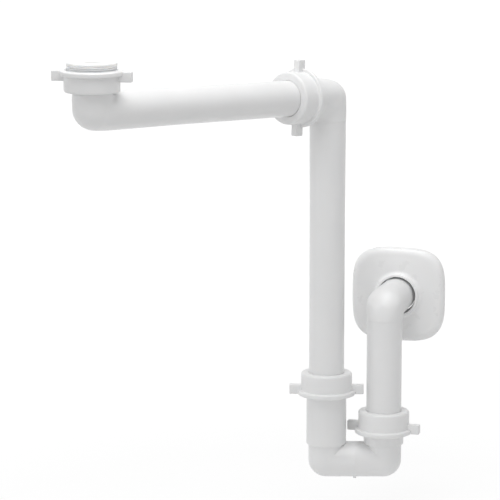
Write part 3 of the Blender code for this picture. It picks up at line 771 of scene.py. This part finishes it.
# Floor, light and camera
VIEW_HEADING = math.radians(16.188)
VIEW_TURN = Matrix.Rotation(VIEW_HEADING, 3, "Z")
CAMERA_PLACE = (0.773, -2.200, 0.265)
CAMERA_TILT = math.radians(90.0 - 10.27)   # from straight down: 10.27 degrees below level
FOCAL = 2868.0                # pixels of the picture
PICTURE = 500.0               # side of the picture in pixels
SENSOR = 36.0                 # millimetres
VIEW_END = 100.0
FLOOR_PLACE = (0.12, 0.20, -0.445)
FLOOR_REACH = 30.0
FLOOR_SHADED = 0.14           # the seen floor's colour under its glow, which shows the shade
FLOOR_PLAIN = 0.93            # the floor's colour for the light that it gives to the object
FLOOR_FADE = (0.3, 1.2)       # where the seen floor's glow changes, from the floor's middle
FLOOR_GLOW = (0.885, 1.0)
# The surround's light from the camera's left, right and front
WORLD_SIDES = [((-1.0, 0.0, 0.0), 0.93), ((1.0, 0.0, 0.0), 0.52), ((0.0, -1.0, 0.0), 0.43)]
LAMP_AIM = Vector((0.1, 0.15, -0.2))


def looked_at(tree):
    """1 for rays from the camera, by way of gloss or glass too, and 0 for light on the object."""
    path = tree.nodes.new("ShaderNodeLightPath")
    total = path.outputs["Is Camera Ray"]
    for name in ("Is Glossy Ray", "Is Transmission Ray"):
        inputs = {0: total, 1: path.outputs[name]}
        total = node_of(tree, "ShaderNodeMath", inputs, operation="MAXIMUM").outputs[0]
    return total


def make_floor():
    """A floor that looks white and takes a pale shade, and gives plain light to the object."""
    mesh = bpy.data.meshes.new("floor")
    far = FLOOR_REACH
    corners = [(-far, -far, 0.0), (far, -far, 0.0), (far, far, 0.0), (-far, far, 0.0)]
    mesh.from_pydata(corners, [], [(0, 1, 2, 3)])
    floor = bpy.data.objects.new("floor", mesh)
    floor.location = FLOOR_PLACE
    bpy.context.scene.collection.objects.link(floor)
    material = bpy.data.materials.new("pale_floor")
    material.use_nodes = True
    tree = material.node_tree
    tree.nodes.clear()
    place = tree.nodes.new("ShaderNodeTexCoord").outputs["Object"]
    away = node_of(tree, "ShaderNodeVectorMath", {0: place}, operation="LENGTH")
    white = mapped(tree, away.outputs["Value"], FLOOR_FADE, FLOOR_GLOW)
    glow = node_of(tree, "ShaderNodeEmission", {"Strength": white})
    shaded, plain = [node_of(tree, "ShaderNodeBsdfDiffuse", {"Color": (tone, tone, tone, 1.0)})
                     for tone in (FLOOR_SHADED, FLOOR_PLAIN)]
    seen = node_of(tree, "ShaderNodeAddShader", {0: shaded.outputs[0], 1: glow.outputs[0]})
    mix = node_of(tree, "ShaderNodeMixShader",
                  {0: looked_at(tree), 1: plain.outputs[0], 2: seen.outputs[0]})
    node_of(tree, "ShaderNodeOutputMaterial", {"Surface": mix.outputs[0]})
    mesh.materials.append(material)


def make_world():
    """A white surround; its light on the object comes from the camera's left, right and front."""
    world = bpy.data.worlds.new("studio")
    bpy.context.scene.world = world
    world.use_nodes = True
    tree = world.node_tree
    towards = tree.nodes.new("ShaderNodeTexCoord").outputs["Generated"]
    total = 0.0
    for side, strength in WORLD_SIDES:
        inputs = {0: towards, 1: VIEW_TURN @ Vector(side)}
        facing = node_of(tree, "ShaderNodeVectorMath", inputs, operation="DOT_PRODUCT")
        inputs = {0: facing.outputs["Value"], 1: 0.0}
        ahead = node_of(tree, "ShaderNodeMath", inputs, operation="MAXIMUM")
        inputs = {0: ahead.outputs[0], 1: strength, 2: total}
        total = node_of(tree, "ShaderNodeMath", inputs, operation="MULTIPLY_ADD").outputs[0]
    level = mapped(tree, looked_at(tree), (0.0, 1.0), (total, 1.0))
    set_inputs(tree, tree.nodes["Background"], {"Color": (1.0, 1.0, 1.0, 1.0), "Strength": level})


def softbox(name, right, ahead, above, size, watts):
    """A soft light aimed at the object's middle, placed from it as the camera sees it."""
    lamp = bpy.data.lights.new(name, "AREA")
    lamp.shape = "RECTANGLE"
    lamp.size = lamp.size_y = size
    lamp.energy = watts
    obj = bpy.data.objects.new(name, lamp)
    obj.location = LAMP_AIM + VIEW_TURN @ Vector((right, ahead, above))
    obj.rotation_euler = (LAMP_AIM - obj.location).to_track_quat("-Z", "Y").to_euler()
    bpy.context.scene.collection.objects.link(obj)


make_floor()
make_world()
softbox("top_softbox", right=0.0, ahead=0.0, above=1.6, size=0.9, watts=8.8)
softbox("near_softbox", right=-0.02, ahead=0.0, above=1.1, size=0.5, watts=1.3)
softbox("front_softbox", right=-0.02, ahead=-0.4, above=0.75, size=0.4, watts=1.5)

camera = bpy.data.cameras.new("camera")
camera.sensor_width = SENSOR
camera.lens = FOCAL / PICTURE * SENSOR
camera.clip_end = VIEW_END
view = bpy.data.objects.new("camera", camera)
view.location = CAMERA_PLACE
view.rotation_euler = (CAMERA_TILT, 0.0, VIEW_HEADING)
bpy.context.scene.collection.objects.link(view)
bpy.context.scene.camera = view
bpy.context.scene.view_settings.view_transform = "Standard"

================

Return a word-for-word copy of the lines from the beginning of the listing to the line holding "return total", both kept.

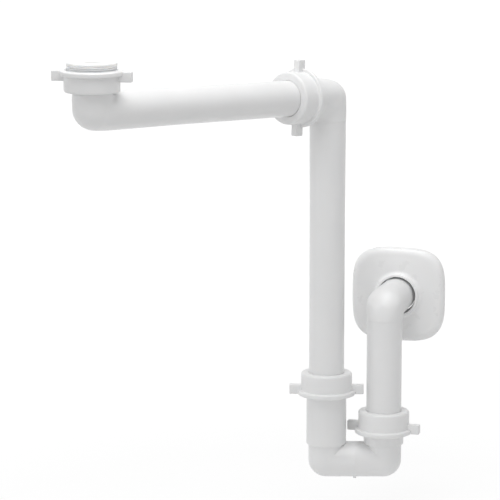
Write part 3 of the Blender code for this picture. It picks up at line 771 of scene.py. This part finishes it.
# Floor, light and camera
VIEW_HEADING = math.radians(16.188)
VIEW_TURN = Matrix.Rotation(VIEW_HEADING, 3, "Z")
CAMERA_PLACE = (0.773, -2.200, 0.265)
CAMERA_TILT = math.radians(90.0 - 10.27)   # from straight down: 10.27 degrees below level
FOCAL = 2868.0                # pixels of the picture
PICTURE = 500.0               # side of the picture in pixels
SENSOR = 36.0                 # millimetres
VIEW_END = 100.0
FLOOR_PLACE = (0.12, 0.20, -0.445)
FLOOR_REACH = 30.0
FLOOR_SHADED = 0.14           # the seen floor's colour under its glow, which shows the shade
FLOOR_PLAIN = 0.93            # the floor's colour for the light that it gives to the object
FLOOR_FADE = (0.3, 1.2)       # where the seen floor's glow changes, from the floor's middle
FLOOR_GLOW = (0.885, 1.0)
# The surround's light from the camera's left, right and front
WORLD_SIDES = [((-1.0, 0.0, 0.0), 0.93), ((1.0, 0.0, 0.0), 0.52), ((0.0, -1.0, 0.0), 0.43)]
LAMP_AIM = Vector((0.1, 0.15, -0.2))


def looked_at(tree):
    """1 for rays from the camera, by way of gloss or glass too, and 0 for light on the object."""
    path = tree.nodes.new("ShaderNodeLightPath")
    total = path.outputs["Is Camera Ray"]
    for name in ("Is Glossy Ray", "Is Transmission Ray"):
        inputs = {0: total, 1: path.outputs[name]}
        total = node_of(tree, "ShaderNodeMath", inputs, operation="MAXIMUM").outputs[0]
    return total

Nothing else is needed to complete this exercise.